Мировой капитал сам хотел освободиться от собственной буржуазности. Он стремился к этому в силу собственной негативной вырожденческой эволюции. Но его к этому еще больше подталкивали сталинские антибуржуазные дворянские по своему духу культурные инновации, осуществлявшиеся в СССР.
Мировой капитал совершенно не хотел, чтобы народные массы осваивали дворянскую антибуржуазную культуру, высокую и гуманистическую по своему духу.
А что могло по-настоящему подорвать подобные сталинские культурные инициативы? Только специфические антидворянские умонастроения, всегда существующие в любом обществе и очень сильно активизированные после так называемого разоблачения культа личности Сталина.
Эти умонастроения принято называть мещанскими. Но суть их, конечно же, в том, что при любом ослаблении некоего духовного накала, заменяемого вялой болтовней о материальном благосостоянии трудящихся, внутри разных слоев советского общества рождается мещанство, как мостик, соединяющий ослабление антибуржуазной духовности с мечтой о буржуазном существовании. Эту мечту и реализовала Россия за тридцать постсоветских лет. Ее взрастил поздний бездуховный застой. Ей помогли политически оформиться и внешние враги, и внутренние элитные группы, считавшие, что именно буржуазность олицетворяет вечную правильность настоящего солидного прагматического бытия.
Более тридцати лет в постсоветской России взращивалась и культивировалась именно любая буржуазность, призванная сломать всю антибуржуазную традицию — и дворянскую, и советскую, и сталинскую, основанную на синтезе дворянской и советской антибуржуазности.

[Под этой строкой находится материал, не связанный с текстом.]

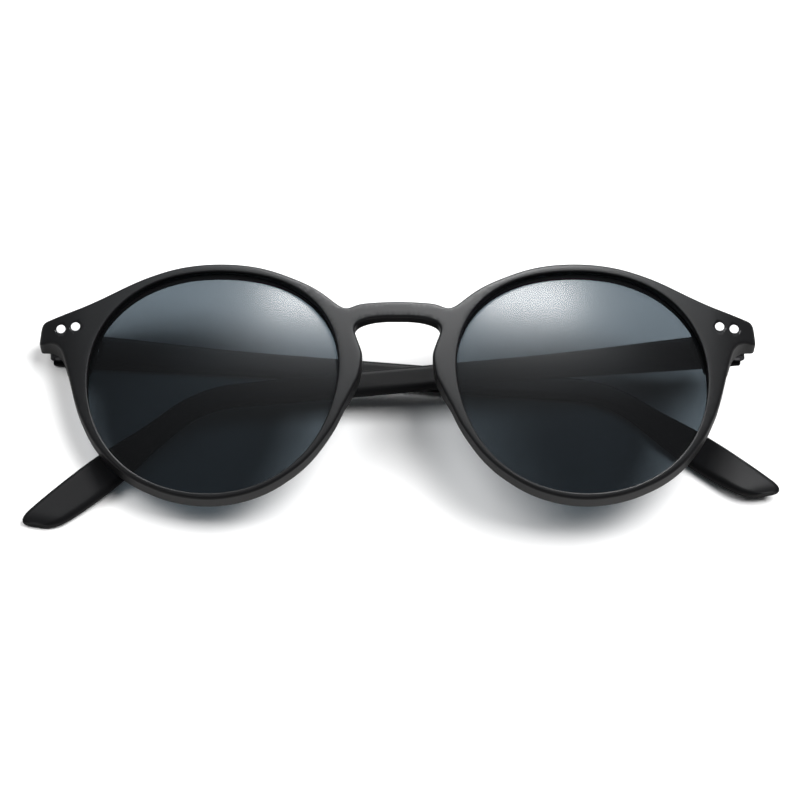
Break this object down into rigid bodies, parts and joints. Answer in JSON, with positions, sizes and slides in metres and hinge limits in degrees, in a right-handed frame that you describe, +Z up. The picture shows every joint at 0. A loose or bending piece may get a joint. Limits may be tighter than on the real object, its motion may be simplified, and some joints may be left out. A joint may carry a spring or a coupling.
{
  "type": "round sunglasses",
  "caption": "Round keyhole-bridge sunglasses with dark tinted lenses, riveted endpieces and two hinged arms, lying folded on a table.",
  "frame": {"origin": "on the table, under the middle of the folded glasses' bounding box", "axes": "+X across the front towards the wearer's left, +Y from the lower rims towards the brow along the table, +Z up from the table, out of the lenses"},
  "size_m": [0.1464, 0.051, 0.0265],
  "materials": {
    "black_plastic": "satin black acetate",
    "tinted_lens": "dark grey tint, polished",
    "hinge": "dark plated steel",
    "screw": "bright steel",
    "rivet": "bright, filed flush",
    "core_wire": "drawn wire"
  },
  "bodies": {
    "front": {"front_frame": "black_plastic", "lens_left": "tinted_lens", "lens_right": "tinted_lens", "front_hinge_left": "hinge", "front_hinge_right": "hinge", "hinge_screw_left": "screw", "hinge_screw_right": "screw", "front_rivet_inner_left": "rivet", "front_rivet_outer_left": "rivet", "front_rivet_inner_right": "rivet", "front_rivet_outer_right": "rivet"},
    "arm_left": {"temple_left": "black_plastic", "core_wire_left": "core_wire", "temple_hinge_left": "hinge", "temple_rivet_near_left": "rivet", "temple_rivet_far_left": "rivet"},
    "arm_right": {"temple_right": "black_plastic", "core_wire_right": "core_wire", "temple_hinge_right": "hinge", "temple_rivet_near_right": "rivet", "temple_rivet_far_right": "rivet"}
  },
  "joints": [
    {"name": "arm_right_hinge", "type": "hinge", "parent": "front", "child": "arm_right", "pos_m": [-0.06794, 0.01585, 0.00334], "axis": [0, 0.9875, 0.1576], "range_deg": [0, 85.6]},
    {"name": "arm_left_hinge", "type": "hinge", "parent": "front", "child": "arm_left", "pos_m": [0.0648, 0.0141, 0.01435], "axis": [0, -0.9875, -0.1576], "range_deg": [0, 92.2]}
  ],
  "couplings": [
    {"joint": "arm_left_hinge", "follows": "arm_right_hinge", "ratio": 1.0771}
  ]
}
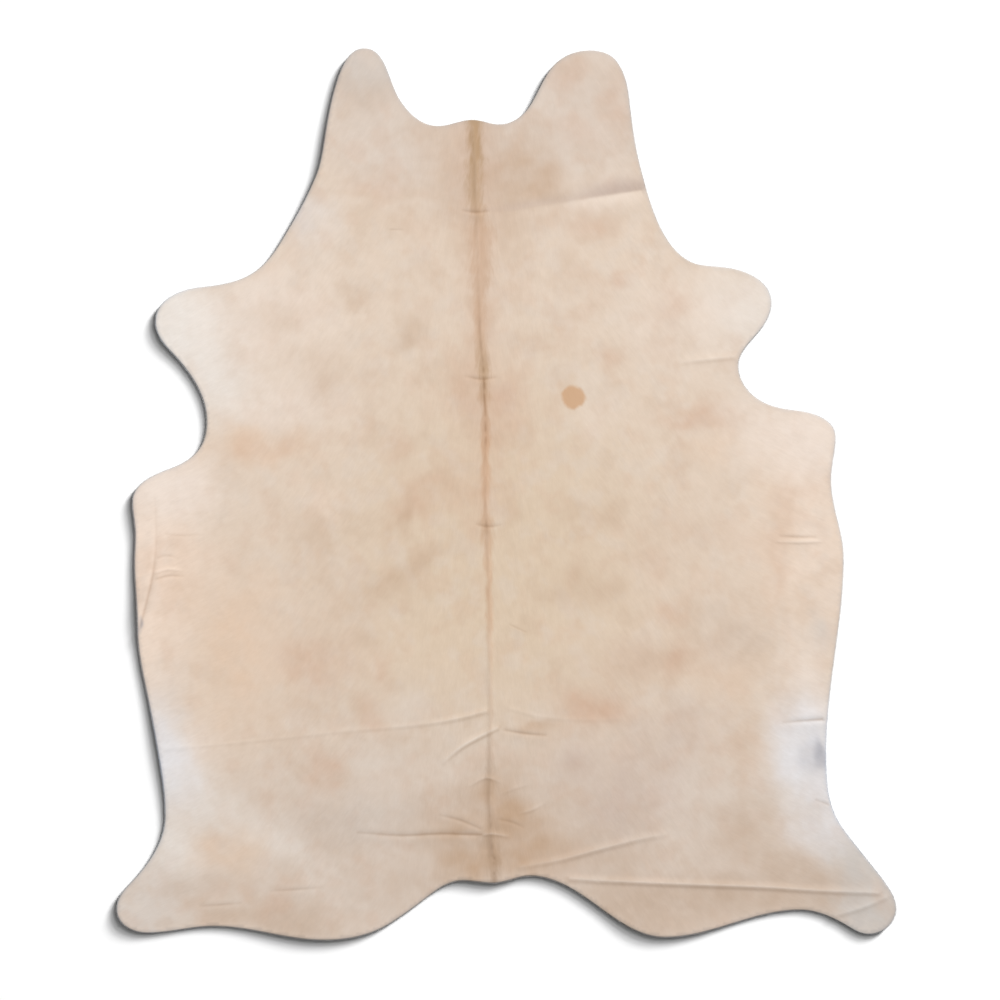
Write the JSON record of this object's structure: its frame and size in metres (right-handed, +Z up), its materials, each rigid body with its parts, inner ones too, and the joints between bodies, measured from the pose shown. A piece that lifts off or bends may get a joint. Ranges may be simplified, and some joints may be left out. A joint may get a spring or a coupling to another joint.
{
  "type": "cowhide rug",
  "caption": "Whole hair-on cowhide laid flat as a rug, natural cream, trimmed to its own outline of neck, forelegs, belly, hind legs and tail, with soft packing folds.",
  "frame": {"origin": "on the floor, below the middle of the box around the hide's outline", "axes": "+Z up out of the hair side, +Y towards the neck, +X towards the hide's right side as it lies"},
  "size_m": [1.868, 2.138, 0.0076],
  "materials": {
    "hair": "short lying hair, matt with a faint sheen"
  },
  "bodies": {
    "root": {"hide": "hair"}
  },
  "joints": []
}
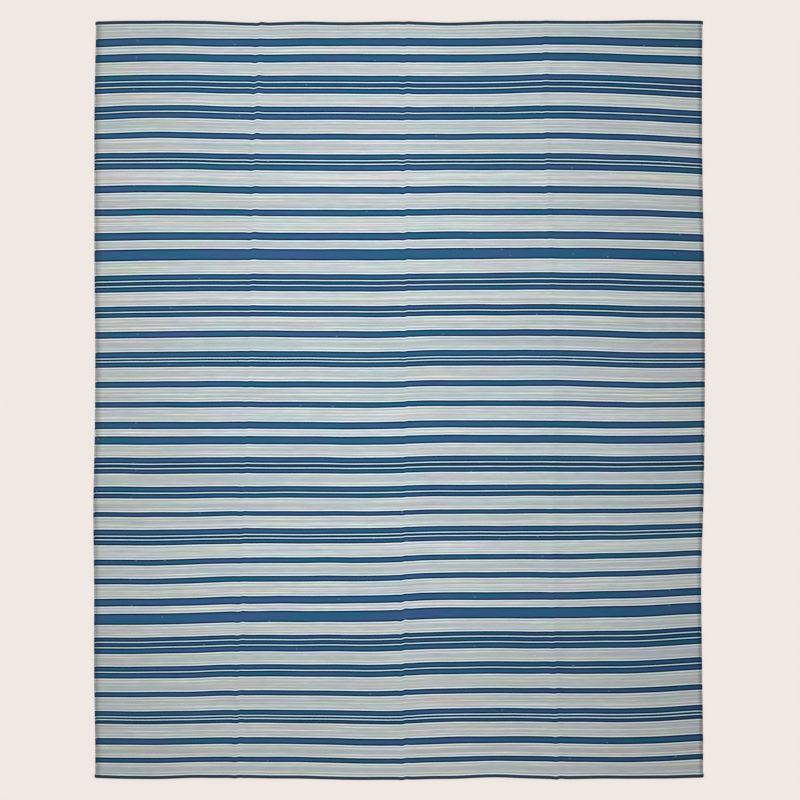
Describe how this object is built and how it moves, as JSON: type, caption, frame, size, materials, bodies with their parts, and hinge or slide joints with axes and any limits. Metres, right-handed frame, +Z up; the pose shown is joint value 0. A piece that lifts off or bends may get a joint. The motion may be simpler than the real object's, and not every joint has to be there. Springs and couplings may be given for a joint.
{
  "type": "camp blanket",
  "caption": "Flat-woven striped cotton blanket laid out flat, with corded selvedges and tape-bound, stitched ends.",
  "frame": {"origin": "on the surface the blanket lies on, under the middle of the cloth", "axes": "+Z up out of the face of the cloth, +Y along the warp towards the head binding, +X along the stripes towards the right selvedge"},
  "size_m": [1.6364, 2.032, 0.004],
  "materials": {
    "field_cloth": "matte",
    "selvedge_cord": "matte",
    "binding_tape": "matte",
    "sewing_thread": "matte"
  },
  "bodies": {
    "root": {"woven_field": "field_cloth", "left_selvedge": "selvedge_cord", "right_selvedge": "selvedge_cord", "head_binding": "binding_tape", "foot_binding": "binding_tape", "head_needle_thread": "sewing_thread", "head_bobbin_thread": "sewing_thread", "foot_needle_thread": "sewing_thread", "foot_bobbin_thread": "sewing_thread"}
  },
  "joints": []
}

А потом такая Россия, в которой было сделано всё возможное для того, чтобы подавить многовековое русское сопротивление тому, чтобы стать буржуазной страной, внезапно бросила вызов Западу, насаждавшему в ней с невероятным упорством именно эту, самую низменную, самую мелкотравчатую буржуазность. Не есть ли это главный антагонизм современной русской эпохи? Не есть ли в этом большая трагичность того, что скромно называется СВО?